お客様のモチベーションは、アンケートとコールセンターに集まる生の声とでは大きく異なります。
多様なデジタル接点が存在する中で、コールセンターに電話をかけて意見を述べる場合は、緊急性が高いか、ネガティブな内容が多くなる傾向があります。
オペレーターが入力したテキストデータを、お客様がアンケートに入力したデータと同様にデータソースとして取り込んでいます。その上で、意見がポジティブかネガティブか、どのようなワードがポジティブで頻出していたかといった点をダッシュボードで可視化しています。
最初はWOWCOMのコンサルタントがこのダッシュボードを活用し、様々な分析を行っていますが、最終的にはBIツールを利用できる企業の担当者が自分に関連するトピックをダッシュボードで自ら見て深掘りすることが目標ですので、クライアント企業内でも使えるように設計しています。
ダッシュボード構築事例
【株式会社タカギ】CDP構築から顧客満足度要因の特定。そして、次のフェーズへ。
インサイトのアウトプットにBIツールを活用するリスクは?
━━━そもそもBIツールを使ったアウトプットと、BIツールを使わずでのアウトプットの差は何でしょうか?
BIツールを使用しない場合、先に述べたようにPowerPointの報告書形式で情報が共有されます。
アンケート実施直後は報告書が回覧されますが、その後は定期的にフィードバックを確認することが少なくなり、忘れられがちです。
一方、BIツールのダッシュボードを使用すると、定期的にアンケートが取得され、コールセンターからの声も更新されるため、担当者はもちろん、他の関係者もフィードバックに触れる機会が増えます。
これがBIツールの利用と非利用の最大の違いです。
━━━例えば無料のLooker Studio、有料だと様々なBIツールがあります。

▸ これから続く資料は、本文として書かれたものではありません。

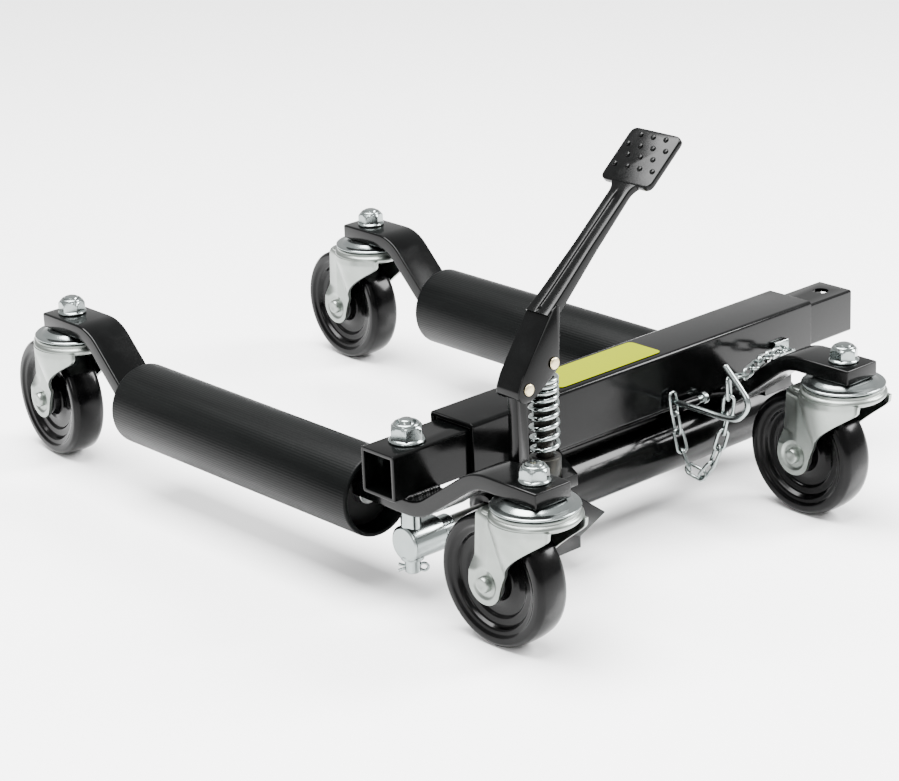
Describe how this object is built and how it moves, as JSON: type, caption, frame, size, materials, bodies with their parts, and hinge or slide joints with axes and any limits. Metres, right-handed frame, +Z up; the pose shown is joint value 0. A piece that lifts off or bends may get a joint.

BIツールを入れるか入れないか悩んでる事業会社の方は、何を導入の線引きにするといいですか?
データを組み合わせて利用したい場合や、データの前処理が必要な場合は、無料のツールでは対応できない領域になります。
そのためデータの持ち方や利用の仕方としてBIツールが必要な企業や、レポート作成の時間を短縮して効率を上げたい場合、またはダッシュボードを日常的に利用する文化を根付かせたい場合には、BIツールの利用をお勧めします。
━━━ 一方で、BIツールを使うことによるデメリットや想定しておくリスクはありますか?
ダッシュボード化すると、定めた指標は必ず確認できるようになりますが、さらに深掘りして分析する視点を持つことが重要です。
そのため、この視点を持つことをお勧めします。ただ見るだけで形骸化したり、徐々に確認されなくなることもあるため、PDCAサイクルを回せるような内容にすることが大切です。
よく「データを見る文化が形骸化せずに、メンバーが常にデータを見に行っている組織や企業の特徴や共通点は何か?」と質問を頂きます。
その際の答えとしては「熱い思いや当事者意識を持っている方が多い企業やチーム」と回答しています。
会社全体を改善しようとしたり、自分が関わるサービスをより良くしようとしたり、なぜうまくいかないのかという視点を持つ方が多い企業やチームは、データを見る文化が根付き、データマーケティングが促進されている印象があります。
携わる社員・担当者といった「良くしていこうという熱」も、データマーケティングでは非常に大切ですね。